Henry Kamen's The Duke of Alba profiles the most prominent Spanish
military commander of the early modern era, though Kamen's ambitions extend
beyond recounting the biography of this controversial figure. Celebrated
by Spanish contemporaries for his courage and stoicism, reviled by the
Dutch for his ruthlessness and brutality, Alba has similarly polarized
the opinions of modern historians in keeping with their views of the Spanish
Empire as a whole. Even though the Duke of Alba is a relatively well-studied
figure, receiving biographical treatment as recently as William Maltby's
Alba (1983), Kamen brings a fresh perspective and a host of fresh
details to this impressive study. Rejecting the concept of empire that
underlay previous assessments, Kamen revises our understanding of both
the duke and his importance in the Habsburg period.

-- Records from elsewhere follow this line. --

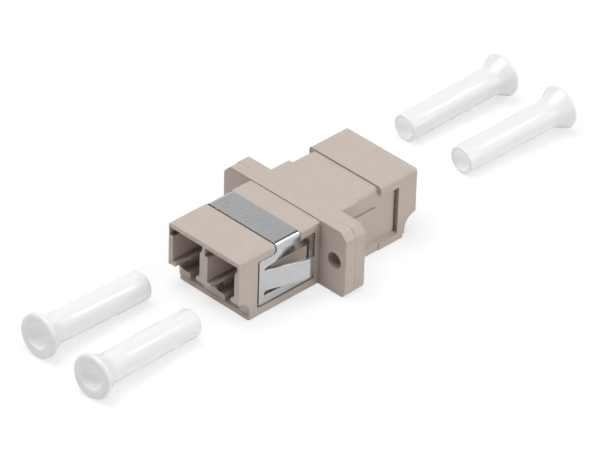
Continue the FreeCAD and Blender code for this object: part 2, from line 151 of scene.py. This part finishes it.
def hollow_and_gap_mask():
    """Mask of deep hollows, broken up by noise, and of narrow gaps beside other pieces.

    Neither the foot of a piece, where it stands on the table, nor the welded seam of the two
    halves, which is at Y = 0, counts as a gap.
    """
    group, start, end = new_group("hollow_and_gap_mask", [
        ("Reach", "INPUT", "Float", 1.0 * mm),
        ("Gap", "INPUT", "Float", 0.5 * mm),
        ("Strength", "INPUT", "Float", 0.5),
        ("Hollow mask", "OUTPUT", "Float", None),
    ])
    where = add_node(group, "ShaderNodeTexCoord")
    place = add_node(group, "ShaderNodeSeparateXYZ")
    open_sky = add_node(group, "ShaderNodeAmbientOcclusion", samples=6, only_local=True)
    shut_in = add_node(group, "ShaderNodeMapRange",
                       {"From Min": 0.74, "From Max": 0.25, "To Min": 0.0, "To Max": 1.0})
    patches = add_node(group, "ShaderNodeTexNoise", {"Scale": 900.0, "Detail": 3.0})
    uneven = add_node(group, "ShaderNodeMapRange",
                      {"From Min": 0.3, "From Max": 0.7, "To Min": 0.6, "To Max": 1.0})
    patchy_hollow = add_node(group, "ShaderNodeMath", operation="MULTIPLY")
    hollow_amount = add_node(group, "ShaderNodeMath", operation="MULTIPLY")
    alone = add_node(group, "ShaderNodeAmbientOcclusion", samples=6, only_local=True)
    beside = add_node(group, "ShaderNodeAmbientOcclusion", samples=6)
    covered = add_node(group, "ShaderNodeMath", operation="SUBTRACT")
    pinched = add_node(group, "ShaderNodeMapRange",
                       {"From Min": 0.06, "From Max": 0.35, "To Min": 0.0, "To Max": 0.85})
    above_foot = add_node(group, "ShaderNodeMapRange",
                          {"From Min": 0.5 * mm, "From Max": 0.9 * mm, "To Min": 0.0, "To Max": 1.0})
    from_weld = add_node(group, "ShaderNodeMath", operation="ABSOLUTE")
    off_weld = add_node(group, "ShaderNodeMapRange",
                        {"From Min": 0.3 * mm, "From Max": 0.6 * mm, "To Min": 0.0, "To Max": 1.0})
    true_gap = add_node(group, "ShaderNodeMath", operation="MULTIPLY")
    gap_amount = add_node(group, "ShaderNodeMath", operation="MULTIPLY")
    either = add_node(group, "ShaderNodeMath", operation="MAXIMUM")
    join(
        group,
        (start.outputs["Reach"], open_sky.inputs["Distance"]),
        (open_sky.outputs["AO"], shut_in.inputs["Value"]),
        (where.outputs["Object"], patches.inputs["Vector"]),
        (patches.outputs["Fac"], uneven.inputs["Value"]),
        (shut_in.outputs["Result"], patchy_hollow.inputs[0]),
        (uneven.outputs["Result"], patchy_hollow.inputs[1]),
        (patchy_hollow.outputs[0], hollow_amount.inputs[0]),
        (start.outputs["Strength"], hollow_amount.inputs[1]),
        (start.outputs["Gap"], alone.inputs["Distance"]),
        (start.outputs["Gap"], beside.inputs["Distance"]),
        (alone.outputs["AO"], covered.inputs[0]),
        (beside.outputs["AO"], covered.inputs[1]),
        (covered.outputs[0], pinched.inputs["Value"]),
        (where.outputs["Object"], place.inputs["Vector"]),
        (place.outputs["Z"], above_foot.inputs["Value"]),
        (place.outputs["Y"], from_weld.inputs[0]),
        (from_weld.outputs[0], off_weld.inputs["Value"]),
        (above_foot.outputs["Result"], true_gap.inputs[0]),
        (off_weld.outputs["Result"], true_gap.inputs[1]),
        (pinched.outputs["Result"], gap_amount.inputs[0]),
        (true_gap.outputs[0], gap_amount.inputs[1]),
        (hollow_amount.outputs[0], either.inputs[0]),
        (gap_amount.outputs[0], either.inputs[1]),
        (either.outputs[0], end.inputs["Hollow mask"]),
    )
    return group


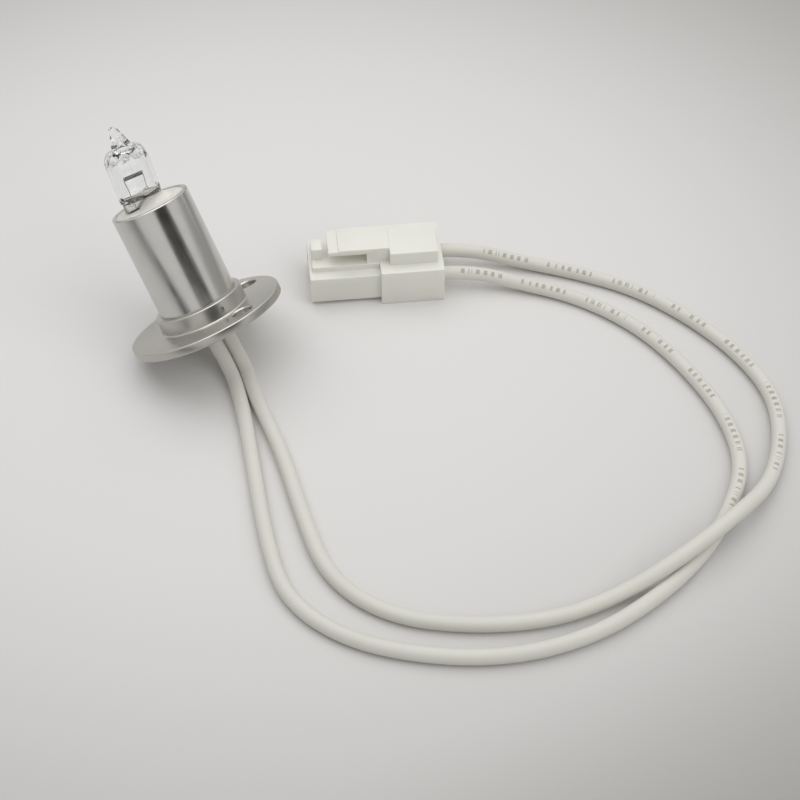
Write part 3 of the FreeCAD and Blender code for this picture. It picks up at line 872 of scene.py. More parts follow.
@dataclass
class Mounting:
    """Flange with its collar, the barrel that stands in it, the lock pin and the lead bush."""

    pose: Pose
    flange_r: float = 17.0
    flange_t: float = 1.9
    rim_r: float = 0.28
    collar_r: float = 9.7
    collar_h: float = 3.6
    seat_h: float = 0.9
    holes: tuple[float, ...] = (7.0, 187.0, 277.0)
    hole_circle: float = 12.9
    hole_r: tuple[float, ...] = (2.2, 2.2, 2.4)
    hole_edge: float = 0.25
    pin_clock: float = 176.0
    pin_h: float = 3.6
    pin_r: float = 0.5
    pin_depth: float = 1.95
    pin_reach: float = 4.0
    foot_ease: float = 0.4
    collar_ease: float = 0.3
    mouth_ease: float = 0.05
    barrel_r: float = 8.5
    barrel_top: float = 28.4
    barrel_ease: tuple[float, float] = (0.28, 0.12)
    wall: float = 1.0
    shoulder_h: float = 13.0
    shoulder_w: float = 0.8
    bush_r: float = 5.2
    bush_head_r: float = 6.2
    bush_head_t: float = 1.0
    bush_top: float = 3.0
    bush_ease: float = 0.25
    wire_r: float = 1.55
    wire_spacing: float = 3.8
    wire_clock: float = 77.0
    wire_slack: float = 0.02
    wire_flare: float = 0.8
    sides: int = 256

    def pin_bore(self) -> Patch:
        """Radial cylinder from inside the barrel's wall out past the collar.

        Returns:
            The closed cylinder, in the lamp's frame.
        """
        out = clock(self.pin_clock, 1.0)
        start = clock(self.pin_clock, self.collar_r - self.pin_depth, self.pin_h)
        path = start + np.linspace(0, self.pin_reach, 3)[:, None] * out
        return tube(path, self.pin_r, 32, (0, 0, 1))

    def hole_tool(self, angle: float, r: float) -> Patch:
        """Drill with a flare at both faces of the flange.

        Args:
            angle: the hole's place round the lamp, in degrees.
            r: its radius.

        Returns:
            The closed drill, in the lamp's frame.
        """
        e, t = self.hole_edge, self.flange_t
        flare = r + e + CLEAR
        profile = [(0, -CLEAR), (flare, -CLEAR), (r, e), (r, t - e), (flare, t + CLEAR), (0, t + CLEAR)]
        part = lathe(np.array(profile), 64)
        return part.placed(Pose(np.eye(3), clock(angle, self.hole_circle)))

    def flange(self, finish: Metal) -> bpy.types.Object:
        """Disc and collar as one turning, drilled, its corners eased.

        Args:
            finish: the metal.

        Returns:
            The piece.
        """
        top = self.flange_t + self.collar_h
        profile = eased([
            (self.bush_r, 0, self.mouth_ease), (self.flange_r, 0, self.rim_r),
            (self.flange_r, self.flange_t, self.rim_r), (self.collar_r, self.flange_t, self.foot_ease),
            (self.collar_r, top, self.collar_ease), (self.barrel_r, top, self.mouth_ease),
            (self.barrel_r, self.seat_h, 0.0), (self.bush_r, self.seat_h, 0.0),
        ])
        piece = put("flange_turned", mesh_of("flange_turned", [lathe(profile, self.sides, close=True)]))
        carve(piece, [self.hole_tool(a, r) for a, r in zip(self.holes, self.hole_r)] + [self.pin_bore()])
        return self._seat(piece, finish, "flange_metal", "flange")

    def _seat(self, piece: bpy.types.Object, finish: Metal | Cast, slot: str,
              *nodes: str) -> bpy.types.Object:
        """Turns a piece made in the lamp's frame into place, and dresses it.

        Args:
            piece: the piece.
            finish: its finish.
            slot: its material slot.
            nodes: the solids that it stands for.

        Returns:
            The piece.
        """
        carry(piece.data, self.pose)
        soften(piece.data)
        return fit_on(piece, finish.dress(), slot, *nodes)

    def barrel(self, finish: Metal) -> bpy.types.Object:
        """Tube with an eased rim and the ledge inside.

        Args:
            finish: the metal.

        Returns:
            The piece.
        """
        bore, low_bore = self.barrel_r - self.wall, self.barrel_r - self.wall - self.shoulder_w
        outer_ease, inner_ease = self.barrel_ease
        profile = eased([
            (low_bore, self.seat_h, 0.0), (self.barrel_r, self.seat_h, 0.0),
            (self.barrel_r, self.barrel_top, outer_ease), (bore, self.barrel_top, inner_ease),
            (bore, self.shoulder_h, 0.0), (low_bore, self.shoulder_h, 0.0),
        ], 6)
        piece = put("barrel_tube", mesh_of("barrel_tube", [lathe(profile, self.sides, close=True)]))
        carve(piece, [self.pin_bore()])
        return self._seat(piece, finish, "barrel_metal", "barrel")

    def bush(self, finish: Cast) -> bpy.types.Object:
        """Headed bush under the flange, with a flared hole for each lead.

        Args:
            finish: the moulding material.

        Returns:
            The piece.
        """
        low, high = -self.bush_head_t, self.bush_top + CLEAR
        profile = [(0, low), *eased([
            (self.bush_head_r, low, self.bush_ease), (self.bush_head_r, 0, self.mouth_ease),
            (self.bush_r, 0, 0.0), (self.bush_r, self.bush_top, 0.1)]), (0, self.bush_top)]
        piece = put("lead_bush", mesh_of("lead_bush", [lathe(np.array([tuple(p) for p in profile]), 96)]))
        r = self.wire_r + self.wire_slack
        drill = lathe(np.array([(0, low - CLEAR), (r + self.wire_flare, low - CLEAR), (r, low + 0.3),
                                (r, high), (0, high)]), 48)
        carve(piece, [drill.placed(Pose(np.eye(3), clock(angle, self.wire_spacing / 2)))
                      for angle in (self.wire_clock, self.wire_clock + 180)])
        return self._seat(piece, finish, "bush", "wire_bush")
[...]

In its approach to the military history of Spain, this work is cut from
the same cloth as Kamen's recent Empire: How Spain Became a World Power,
1492-1763 (2003). As in his broader study of the conglomeration of
territories known as the Spanish monarchy, Kamen takes pains in The
Duke of Alba to underscore the contributions of foreigners to campaigns
traditionally regarded as "Spanish." At Charles V's famous victory
at Mühlberg in 1547, for example, Spanish soldiers represented only
a small fraction of the imperial army, which included Germans, Italians,
and Netherlanders. Though this victory brought distinction to Alba, Kamen
argues that "his role in it appears to have been no greater than
that of the other commanders."(33) Among the German generals and
Italian admirals in the royal forces, the duke stood out as the scion
of the eminent Alvarez de Toledo clan.
The relative paucity of Castilians among sixteenth-century commanders
could work to Alba's advantage, as when Philip II sent him to preserve
the peace and repress heresy in the Netherlands in 1567. This six-year
assignment cemented Alba's reputation for bloodthirstiness, and the evidence
for this view is on full display here: Kamen details the 1568 execution
of eighteen rebel nobles in the market square of Brussels, as well as
the duke's violent reprisals against disobedient Flemish towns and mutinous
Spanish soldiers alike. This biography balances these events, however,
against the political and diplomatic forces beyond Alba's control. Spain
was not officially at war with the Netherlands when he arrived, and Philip
II's failure to carry out his own planned visit placed Alba in a difficult
position, first as general and then as governor. The king did not provide
the duke with sufficient funds for his objectives, and Alba's attempts
to collect taxes in the Netherlands turned the Flemish people against
him.
After Philip II recalled Alba in 1573 out of dissatisfaction with his
policies, "For the first - and by no means the last - time in European
history, a country's leading general was forced to defend himself against
the politicians." (127) Kamen describes Alba more as a soldier than
a politician and criticizes as overdrawn the concept of a rivalry between
the federalist Eboli and hawkish Alba factions at court. Alba did want
to export the Inquisition to the Netherlands, and he saw book burnings,
confiscations, and war as preferable to the ruin of religion. But he frequently
disagreed with presumptive allies such as Cardinal Granvelle, and his
ultimate loyalties lay with his king and his family rather than with any
ideological position.
The duke's devotion to his family could place a strain on his relationship
with the king. The arrival of his son in 1568 represented a crucial moment
during Alba's tenure in the Netherlands, since the aging and increasingly
bedridden duke turned his field operations over to Fadrique. The duke's
son executed his policy of selective brutality in Mechelen and Naarden,
massacring civilian populations to dissuade resistance elsewhere. These
unpopular actions drew the anger of Philip II, and Fadrique's multiple
marriages ultimately led the disapproving king to banish Alba and his
son from the court in 1578.
In Kamen's hands the career of Alba unfolds as a portrait of the age,
bridging the gap between the reigns of Charles V and Philip II. Exhaustively
researched, this study contains details that may come as a surprise even
to students of the period, such as Alba's decision to wage a wintertime
battle against the Sea Beggars by training Spanish soldiers to fight on
ice skates. Through a host of documents, Kamen seeks to rescue Alba from
his first demise, in the form of the Black Legend, as well as from his
"second death," his celebration as a Castilian war hero by nineteenth-century
Spanish historians. (170) The Duke of Alba defies these characterizations
and the xenophobic tendencies behind them, revealing rather a hard-nosed
soldier who struggled to identify clear military objectives amid an ill-defined
assignment in the service of the king.